The funny thing is it's not just APPLE the EU should be going after. You think the RIAA would just ignore it if Apple made it easier for all players to get their music for a buck a song?

If they weren't such @$$holes about everything maybe their music would sell better.

I fail to believe that they are not earning money when a washed up artist like britney spears last had an album in 2003 and still is spending money like no one's business. They aren't fooling anyone
 

Farva

Extremely [H]
Joined
Feb 3, 2004
Messages
38,128
It goes to show, they hate pirates, but they hate their customers even more. :rolleyes:
 

metzlerd

n00b
Joined
Feb 3, 2007
Messages
17
It's all about greed. If the record companies had their way it would be pay per listen at a $1 each listen to a song. I don't get too excited about music anymore. When they all want to be millionares for writing or producing a single song, I don't see a way to make them happy.

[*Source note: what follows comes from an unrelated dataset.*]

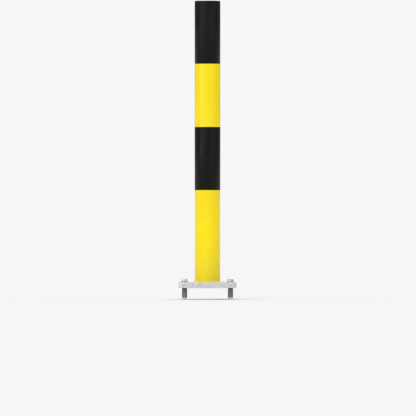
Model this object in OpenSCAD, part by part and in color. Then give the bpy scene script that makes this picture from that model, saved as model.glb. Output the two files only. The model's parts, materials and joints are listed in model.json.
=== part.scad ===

As soon as people start paying me $1 for each time they sit down and use a computer that they bought and I install once for them, I'll start caring about their need for me to pay again each time I want to play a song on a different player. (I know there are ways around this, but it's called pirating now days.)
 
Joined
Sep 22, 2005
Messages
604
I remember a time, a long while ago, when there was this thing called fair use, that made up for totalitarian licenses by directly letting users go out and enjoy their purchased media, make a backup , do whatever was needed to play it on whatever. Hell, they even let you lend your media to people. Wow we were silly back then...

That is why whenever I buy music, it is CD only (unless it is sony, then you just walk away :) ). You can rip it lossless and take full advantage of whatever fair use rights we have left.
 

impar

n00b
Joined
Sep 1, 2004
Messages
53
Greetings!

DRMs ultimate goal is to have the consumer pay every time he uses the content.
You no longer buy the content, you are always renting it.